According to our managerial elite, anybody who doesn't hop on board with globalism, shares any skepticism about open boarders, or rejects "woke" culture is deplorable. These elites have a vice grip on our media, university system and, increasingly, on sports.
The new rules are: Whichever league aligns most closely with their agenda is the "best" league. That's why the NBA, and its beloved commissioner Adam Silver, is universally adored by our media institutions and their employees, even though it remains the public's fourth-favorite sport, behind the NFL, college football and the MLB.
These new rules explain the outpouring of support for the Pac-12 and Big Ten, who may not have done the right thing in shutting down fall sports in their conferences, but certainly towed the acceptable line. It also explains the downward-looking attitude we've already seen, and will continue to see, towards the SEC, Big 12 and ACC, for deciding to stay the course and play football this fall.
Oregon State president F. King Alexander - whose name was plucked right out of the managerial elite handbook - says that if those conferences choose to play, then they must not be living in reality.

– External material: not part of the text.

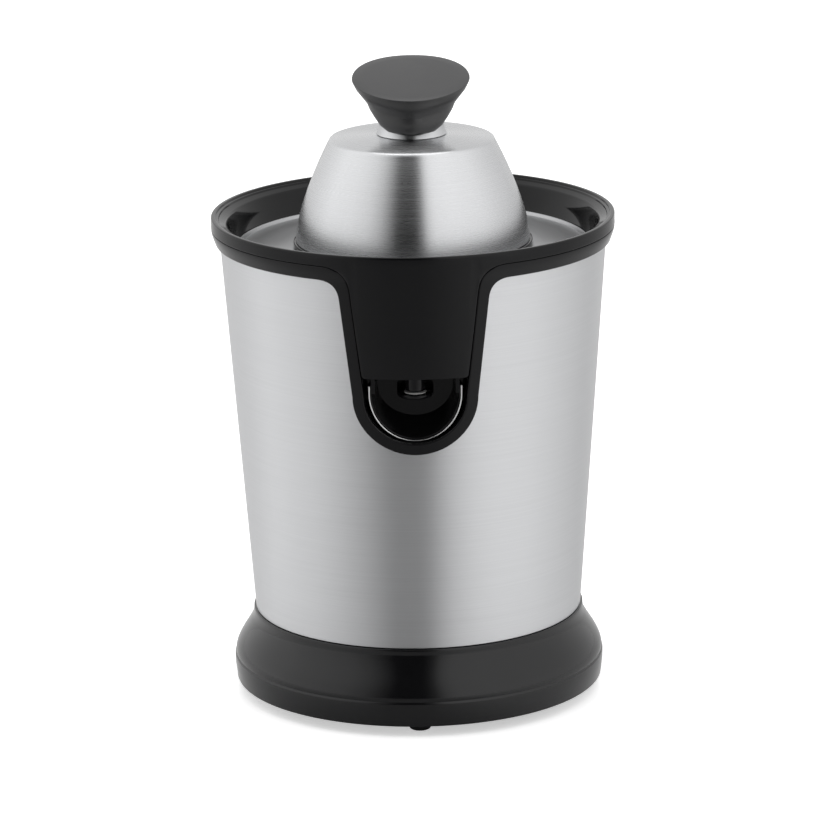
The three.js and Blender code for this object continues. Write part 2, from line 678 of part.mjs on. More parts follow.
// ---------------------------------------------------------------- spout
// Points of the spout's round outline at depth y, moved in by `inset`; a cutter is open at its top.
function scoopRing(y, half, drop, inset) {
  const top = scoopTop + inset;
  const low = Array.from({ length: 13 }, (_, i) => {
    const turn = Math.PI + (i * Math.PI) / 12;
    return new THREE.Vector3(
      (half - inset) * Math.cos(turn), y, lipCentre + (drop - inset) * Math.sin(turn));
  });
  return [new THREE.Vector3(-half + inset, y, top), new THREE.Vector3(half - inset, y, top), ...low];
}
const backHalf = 18;
const backDrop = 15;
const halfAt = (y) => lipHalf + ((backHalf - lipHalf) * (lipFront - y)) / (lipFront - spoutBack);
const dropAt = (y) => lipDrop + ((backDrop - lipDrop) * (lipFront - y)) / (lipFront - spoutBack);
function scoop(yFront, yBack, inset) {
  return solid(new ConvexGeometry([
    ...scoopRing(yFront, halfAt(yFront), dropAt(yFront), inset),
    ...scoopRing(yBack, halfAt(yBack), dropAt(yBack), inset),
  ]));
}
const scoopShell = scoop(lipFront, spoutBack, 0)
  .subtract(scoop(lipFront - 6, spoutBack - 1.6, spoutWall));
const cupShape = cylinder(cup.radius, cup.low, cup.high, 32, 0, cup.y)
  .add(block(-cup.radius, cup.radius, cup.y, spoutBack - 0.5, cup.low, cup.high));
const arms = [-1, 1].map((side) => {
  const xs = side > 0 ? [18.3, 20.3] : [-20.3, -18.3];
  return rod(2.7, ...xs, hinge.y, hinge.z, 20)
    .add(block(...xs, hinge.y - 0.5, hinge.y + 5, scoopTop - 4, hinge.z));
});
const pinBore = rod(pinRadius + gap, -30, 30, hinge.y, hinge.z, 16);
add('pour_spout', joined(scoopShell, cupShape, ...arms).subtract(pinBore), blackGloss);

const lipRing = (inset, y0, y1) => solid(new ConvexGeometry([
  ...scoopRing(y0, lipHalf, lipDrop, inset), ...scoopRing(y1, lipHalf, lipDrop, inset),
]));
const lipDepth = 1.2;
add('spout_lip', lipRing(0, lipFront - gap, lipFront - gap - lipDepth)
  .subtract(lipRing(lipSheet, lipFront + 1, lipFront - 4)), brushedSteel);

add('spout_seal', cylinder(nozzle.radius + gap, cup.high + gap, nozzle.tip - gap, 24, 0, nozzle.y), silicone);

[-1, 1].forEach((side, i) => {
  const xs = side > 0 ? [14.6, 21] : [-21, -14.6];
  add(`spout_pin_${i + 1}`, rod(pinRadius, ...xs, hinge.y, hinge.z, 12), screwSteel);
});

// ---------------------------------------------------------------- sieve, drive sleeve and cone
const sieveInner = 17;
const sieveTop = ledgeHeight + gap + sieveSheet;
const seatHeight = domeBottom - gap; // flat of the sieve that the dome rests on
const wellHeight = seatHeight - 2; // middle of the sieve, inside that flat
let sieve = turned([
  [sieveRadius, sieveTop - sieveSheet],
  [sieveRadius, sieveTop + 1.6],
  [sieveRadius - sieveSheet, sieveTop + 1.6],
  [sieveRadius - 1.2, sieveTop + 0.2],
  [sieveRadius - 4, sieveTop],
  [60, seatHeight],
  [50, seatHeight],
  [46, wellHeight],
  [sieveInner, wellHeight],
  [sieveInner, wellHeight - sieveSheet],
  [46, wellHeight - sieveSheet],
  [50, seatHeight - sieveSheet],
  [60, seatHeight - sieveSheet],
  [sieveRadius - 4, sieveTop - sieveSheet],
]);
for (const [, , turn] of circle(sieveSlots, 1, Math.PI / sieveSlots)) {
  sieve = sieve.subtract(spun(block(26, 42, -1, 1, 200, 222), turn));
}
add('sieve', sieve, brushedSteel);

const guideBore = 8.6;
const collarCap = wellHeight + 1.9;
add('sieve_collar', turned([
  [guideBore, chimneyTop + 2],
  [guideBore + 2, chimneyTop + 2],
  [guideBore + 2, wellHeight - 1.2],
  [chimneyRadius + 0.9, wellHeight - 1.2],
  [chimneyRadius + 0.9, chimneyTop - 4],
  [sieveInner - gap, chimneyTop - 4],
  [sieveInner - gap, wellHeight + gap],
  [sieveInner + 2, wellHeight + gap],
  [sieveInner + 2, collarCap],
  [guideBore, collarCap],
], 24), blackSatin);

const sleeveRadius = 6.2;
const sleeveLow = 189.5;
const sleeveHigh = 237.5;
const sleeveFlange = collarCap - 0.8;
add('drip_ring', turned([
  [sleeveRadius + gap, chimneyTop + 2.5],
  [guideBore - gap, chimneyTop + 2.5],
  [guideBore - gap, sleeveFlange - gap],
  [sleeveRadius + gap, sleeveFlange - gap],
], 24), silicone);
add('drive_sleeve', turned([
  [0, sleeveLow],
  [sleeveRadius, sleeveLow],
  [sleeveRadius, sleeveFlange],
  [guideBore - 0.6, sleeveFlange],
  [guideBore - 0.6, sleeveFlange + 1.4],
  [sleeveRadius, sleeveFlange + 1.4],
  [sleeveRadius, sleeveHigh],
  [0, sleeveHigh],
], 24).subtract(keyed(shaftRadius, sleeveLow - 2, shaftTop + 1.2, 0.15)), whiteNylon);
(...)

In other words, those southern hillbillies don't know what's good for them.
Sound familiar?
This trope has been used before. It's what democrats - the political party that now caters to 30-something yoga-goers with communications degrees - said about working-class citizens who voted for George W. Bush.
"They're voting agains their own interests!" said the party that enabled large-scale manufacturing offshoring.
Condescension is a specialty of these man-bun wearers.
So is control.
They hate that the Big 12, SEC and Big 12 control their own destiny. That's why the next few weeks will be filled with hand-wringing hit pieces questioning the morality of those commissioners, the medical advice they've received and whether college football needs more centralization.
ESPN dropped their first "Should College Football Have More Centralized Power?" article today.
Ah, yes, just what we need. Another do-nothing, cosmopolitan suit, pocketing $5 million a year to make decisions for small-town America.